What is expected » Extract the data exactly, missing nothing.

Dataset extract »

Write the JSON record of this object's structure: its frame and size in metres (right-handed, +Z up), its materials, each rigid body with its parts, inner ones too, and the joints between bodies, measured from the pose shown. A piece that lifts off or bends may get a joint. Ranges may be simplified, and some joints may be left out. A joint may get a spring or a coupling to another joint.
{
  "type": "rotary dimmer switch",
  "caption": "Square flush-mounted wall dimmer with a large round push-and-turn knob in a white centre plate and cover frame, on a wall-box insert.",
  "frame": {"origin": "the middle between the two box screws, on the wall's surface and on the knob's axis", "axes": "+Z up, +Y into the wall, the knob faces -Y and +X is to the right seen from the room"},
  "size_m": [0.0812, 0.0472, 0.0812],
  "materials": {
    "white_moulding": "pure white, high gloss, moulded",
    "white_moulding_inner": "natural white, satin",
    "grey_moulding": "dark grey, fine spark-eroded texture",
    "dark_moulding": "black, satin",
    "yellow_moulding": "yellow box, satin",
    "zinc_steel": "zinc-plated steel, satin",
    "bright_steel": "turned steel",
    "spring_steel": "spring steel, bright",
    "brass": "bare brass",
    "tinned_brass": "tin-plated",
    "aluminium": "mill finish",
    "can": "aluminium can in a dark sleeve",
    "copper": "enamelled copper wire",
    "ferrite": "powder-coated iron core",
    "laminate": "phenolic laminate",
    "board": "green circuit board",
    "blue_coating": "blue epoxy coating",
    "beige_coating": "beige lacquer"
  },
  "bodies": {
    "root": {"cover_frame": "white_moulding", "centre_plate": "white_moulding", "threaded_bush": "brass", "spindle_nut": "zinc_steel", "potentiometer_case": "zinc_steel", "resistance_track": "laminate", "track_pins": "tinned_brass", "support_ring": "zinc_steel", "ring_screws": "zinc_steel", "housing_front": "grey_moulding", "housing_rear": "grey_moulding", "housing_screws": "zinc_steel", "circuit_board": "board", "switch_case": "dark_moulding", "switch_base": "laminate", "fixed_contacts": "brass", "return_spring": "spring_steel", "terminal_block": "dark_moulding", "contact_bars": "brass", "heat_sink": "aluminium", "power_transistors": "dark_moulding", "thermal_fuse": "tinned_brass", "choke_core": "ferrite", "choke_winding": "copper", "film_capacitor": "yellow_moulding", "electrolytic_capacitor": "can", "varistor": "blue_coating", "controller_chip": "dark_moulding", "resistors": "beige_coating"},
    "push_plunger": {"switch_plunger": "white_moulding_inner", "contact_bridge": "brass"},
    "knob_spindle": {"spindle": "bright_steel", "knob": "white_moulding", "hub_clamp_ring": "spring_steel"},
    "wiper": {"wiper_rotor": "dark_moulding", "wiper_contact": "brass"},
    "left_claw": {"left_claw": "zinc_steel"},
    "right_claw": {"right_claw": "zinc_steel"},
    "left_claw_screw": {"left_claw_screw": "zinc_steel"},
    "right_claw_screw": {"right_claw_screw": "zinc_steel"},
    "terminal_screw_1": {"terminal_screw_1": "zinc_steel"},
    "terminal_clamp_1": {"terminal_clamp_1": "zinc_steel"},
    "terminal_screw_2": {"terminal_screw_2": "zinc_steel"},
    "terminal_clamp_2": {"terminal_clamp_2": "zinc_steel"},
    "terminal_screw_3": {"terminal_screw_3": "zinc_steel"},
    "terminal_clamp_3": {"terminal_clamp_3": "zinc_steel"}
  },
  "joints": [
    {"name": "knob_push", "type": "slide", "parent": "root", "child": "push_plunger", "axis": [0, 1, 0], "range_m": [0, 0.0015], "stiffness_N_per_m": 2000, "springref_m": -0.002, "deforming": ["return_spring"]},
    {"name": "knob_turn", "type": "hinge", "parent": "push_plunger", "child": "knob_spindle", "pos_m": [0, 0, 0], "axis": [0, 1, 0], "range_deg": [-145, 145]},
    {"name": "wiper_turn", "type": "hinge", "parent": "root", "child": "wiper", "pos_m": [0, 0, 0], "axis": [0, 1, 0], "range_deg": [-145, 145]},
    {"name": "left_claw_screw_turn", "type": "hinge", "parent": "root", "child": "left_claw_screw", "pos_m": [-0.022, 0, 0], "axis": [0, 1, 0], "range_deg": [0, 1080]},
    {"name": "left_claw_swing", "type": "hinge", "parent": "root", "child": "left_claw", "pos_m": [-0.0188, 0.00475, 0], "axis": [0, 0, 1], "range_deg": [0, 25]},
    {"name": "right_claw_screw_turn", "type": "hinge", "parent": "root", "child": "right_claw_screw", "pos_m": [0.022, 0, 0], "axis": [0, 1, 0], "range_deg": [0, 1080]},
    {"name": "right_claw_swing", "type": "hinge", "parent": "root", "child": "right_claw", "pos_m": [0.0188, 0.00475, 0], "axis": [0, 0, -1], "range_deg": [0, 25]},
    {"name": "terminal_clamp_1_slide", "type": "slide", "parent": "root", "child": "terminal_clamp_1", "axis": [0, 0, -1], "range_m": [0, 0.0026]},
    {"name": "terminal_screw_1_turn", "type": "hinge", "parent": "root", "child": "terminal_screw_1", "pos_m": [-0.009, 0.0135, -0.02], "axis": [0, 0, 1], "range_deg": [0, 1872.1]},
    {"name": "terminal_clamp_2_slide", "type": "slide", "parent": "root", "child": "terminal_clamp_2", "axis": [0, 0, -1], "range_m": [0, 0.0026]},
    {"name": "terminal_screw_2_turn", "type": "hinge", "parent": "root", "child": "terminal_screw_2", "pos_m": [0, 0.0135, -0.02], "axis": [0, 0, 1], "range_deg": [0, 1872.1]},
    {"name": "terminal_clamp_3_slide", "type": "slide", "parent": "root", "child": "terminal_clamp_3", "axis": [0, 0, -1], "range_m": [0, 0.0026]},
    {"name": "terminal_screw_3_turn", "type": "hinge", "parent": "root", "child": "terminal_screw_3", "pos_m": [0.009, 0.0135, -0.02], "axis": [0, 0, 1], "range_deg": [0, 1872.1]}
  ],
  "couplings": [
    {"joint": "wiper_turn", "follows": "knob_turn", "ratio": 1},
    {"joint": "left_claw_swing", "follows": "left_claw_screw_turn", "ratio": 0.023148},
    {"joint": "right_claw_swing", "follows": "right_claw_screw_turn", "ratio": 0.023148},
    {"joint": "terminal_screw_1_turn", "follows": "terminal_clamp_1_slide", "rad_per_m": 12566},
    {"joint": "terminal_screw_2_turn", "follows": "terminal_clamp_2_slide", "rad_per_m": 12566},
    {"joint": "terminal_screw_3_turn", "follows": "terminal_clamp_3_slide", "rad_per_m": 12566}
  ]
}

Result of the task »
Write the JSON record of this object's structure: its frame and size in metres (right-handed, +Z up), its materials, each rigid body with its parts, inner ones too, and the joints between bodies, measured from the pose shown. A piece that lifts off or bends may get a joint. Ranges may be simplified, and some joints may be left out. A joint may get a spring or a coupling to another joint.
{
  "type": "rotary dimmer switch",
  "caption": "Square flush-mounted wall dimmer with a large round push-and-turn knob in a white centre plate and cover frame, on a wall-box insert.",
  "frame": {"origin": "the middle between the two box screws, on the wall's surface and on the knob's axis", "axes": "+Z up, +Y into the wall, the knob faces -Y and +X is to the right seen from the room"},
  "size_m": [0.0812, 0.0472, 0.0812],
  "materials": {
    "white_moulding": "pure white, high gloss, moulded",
    "white_moulding_inner": "natural white, satin",
    "grey_moulding": "dark grey, fine spark-eroded texture",
    "dark_moulding": "black, satin",
    "yellow_moulding": "yellow box, satin",
    "zinc_steel": "zinc-plated steel, satin",
    "bright_steel": "turned steel",
    "spring_steel": "spring steel, bright",
    "brass": "bare brass",
    "tinned_brass": "tin-plated",
    "aluminium": "mill finish",
    "can": "aluminium can in a dark sleeve",
    "copper": "enamelled copper wire",
    "ferrite": "powder-coated iron core",
    "laminate": "phenolic laminate",
    "board": "green circuit board",
    "blue_coating": "blue epoxy coating",
    "beige_coating": "beige lacquer"
  },
  "bodies": {
    "root": {"cover_frame": "white_moulding", "centre_plate": "white_moulding", "threaded_bush": "brass", "spindle_nut": "zinc_steel", "potentiometer_case": "zinc_steel", "resistance_track": "laminate", "track_pins": "tinned_brass", "support_ring": "zinc_steel", "ring_screws": "zinc_steel", "housing_front": "grey_moulding", "housing_rear": "grey_moulding", "housing_screws": "zinc_steel", "circuit_board": "board", "switch_case": "dark_moulding", "switch_base": "laminate", "fixed_contacts": "brass", "return_spring": "spring_steel", "terminal_block": "dark_moulding", "contact_bars": "brass", "heat_sink": "aluminium", "power_transistors": "dark_moulding", "thermal_fuse": "tinned_brass", "choke_core": "ferrite", "choke_winding": "copper", "film_capacitor": "yellow_moulding", "electrolytic_capacitor": "can", "varistor": "blue_coating", "controller_chip": "dark_moulding", "resistors": "beige_coating"},
    "push_plunger": {"switch_plunger": "white_moulding_inner", "contact_bridge": "brass"},
    "knob_spindle": {"spindle": "bright_steel", "knob": "white_moulding", "hub_clamp_ring": "spring_steel"},
    "wiper": {"wiper_rotor": "dark_moulding", "wiper_contact": "brass"},
    "left_claw": {"left_claw": "zinc_steel"},
    "right_claw": {"right_claw": "zinc_steel"},
    "left_claw_screw": {"left_claw_screw": "zinc_steel"},
    "right_claw_screw": {"right_claw_screw": "zinc_steel"},
    "terminal_screw_1": {"terminal_screw_1": "zinc_steel"},
    "terminal_clamp_1": {"terminal_clamp_1": "zinc_steel"},
    "terminal_screw_2": {"terminal_screw_2": "zinc_steel"},
    "terminal_clamp_2": {"terminal_clamp_2": "zinc_steel"},
    "terminal_screw_3": {"terminal_screw_3": "zinc_steel"},
    "terminal_clamp_3": {"terminal_clamp_3": "zinc_steel"}
  },
  "joints": [
    {"name": "knob_push", "type": "slide", "parent": "root", "child": "push_plunger", "axis": [0, 1, 0], "range_m": [0, 0.0015], "stiffness_N_per_m": 2000, "springref_m": -0.002, "deforming": ["return_spring"]},
    {"name": "knob_turn", "type": "hinge", "parent": "push_plunger", "child": "knob_spindle", "pos_m": [0, 0, 0], "axis": [0, 1, 0], "range_deg": [-145, 145]},
    {"name": "wiper_turn", "type": "hinge", "parent": "root", "child": "wiper", "pos_m": [0, 0, 0], "axis": [0, 1, 0], "range_deg": [-145, 145]},
    {"name": "left_claw_screw_turn", "type": "hinge", "parent": "root", "child": "left_claw_screw", "pos_m": [-0.022, 0, 0], "axis": [0, 1, 0], "range_deg": [0, 1080]},
    {"name": "left_claw_swing", "type": "hinge", "parent": "root", "child": "left_claw", "pos_m": [-0.0188, 0.00475, 0], "axis": [0, 0, 1], "range_deg": [0, 25]},
    {"name": "right_claw_screw_turn", "type": "hinge", "parent": "root", "child": "right_claw_screw", "pos_m": [0.022, 0, 0], "axis": [0, 1, 0], "range_deg": [0, 1080]},
    {"name": "right_claw_swing", "type": "hinge", "parent": "root", "child": "right_claw", "pos_m": [0.0188, 0.00475, 0], "axis": [0, 0, -1], "range_deg": [0, 25]},
    {"name": "terminal_clamp_1_slide", "type": "slide", "parent": "root", "child": "terminal_clamp_1", "axis": [0, 0, -1], "range_m": [0, 0.0026]},
    {"name": "terminal_screw_1_turn", "type": "hinge", "parent": "root", "child": "terminal_screw_1", "pos_m": [-0.009, 0.0135, -0.02], "axis": [0, 0, 1], "range_deg": [0, 1872.1]},
    {"name": "terminal_clamp_2_slide", "type": "slide", "parent": "root", "child": "terminal_clamp_2", "axis": [0, 0, -1], "range_m": [0, 0.0026]},
    {"name": "terminal_screw_2_turn", "type": "hinge", "parent": "root", "child": "terminal_screw_2", "pos_m": [0, 0.0135, -0.02], "axis": [0, 0, 1], "range_deg": [0, 1872.1]},
    {"name": "terminal_clamp_3_slide", "type": "slide", "parent": "root", "child": "terminal_clamp_3", "axis": [0, 0, -1], "range_m": [0, 0.0026]},
    {"name": "terminal_screw_3_turn", "type": "hinge", "parent": "root", "child": "terminal_screw_3", "pos_m": [0.009, 0.0135, -0.02], "axis": [0, 0, 1], "range_deg": [0, 1872.1]}
  ],
  "couplings": [
    {"joint": "wiper_turn", "follows": "knob_turn", "ratio": 1},
    {"joint": "left_claw_swing", "follows": "left_claw_screw_turn", "ratio": 0.023148},
    {"joint": "right_claw_swing", "follows": "right_claw_screw_turn", "ratio": 0.023148},
    {"joint": "terminal_screw_1_turn", "follows": "terminal_clamp_1_slide", "rad_per_m": 12566},
    {"joint": "terminal_screw_2_turn", "follows": "terminal_clamp_2_slide", "rad_per_m": 12566},
    {"joint": "terminal_screw_3_turn", "follows": "terminal_clamp_3_slide", "rad_per_m": 12566}
  ]
}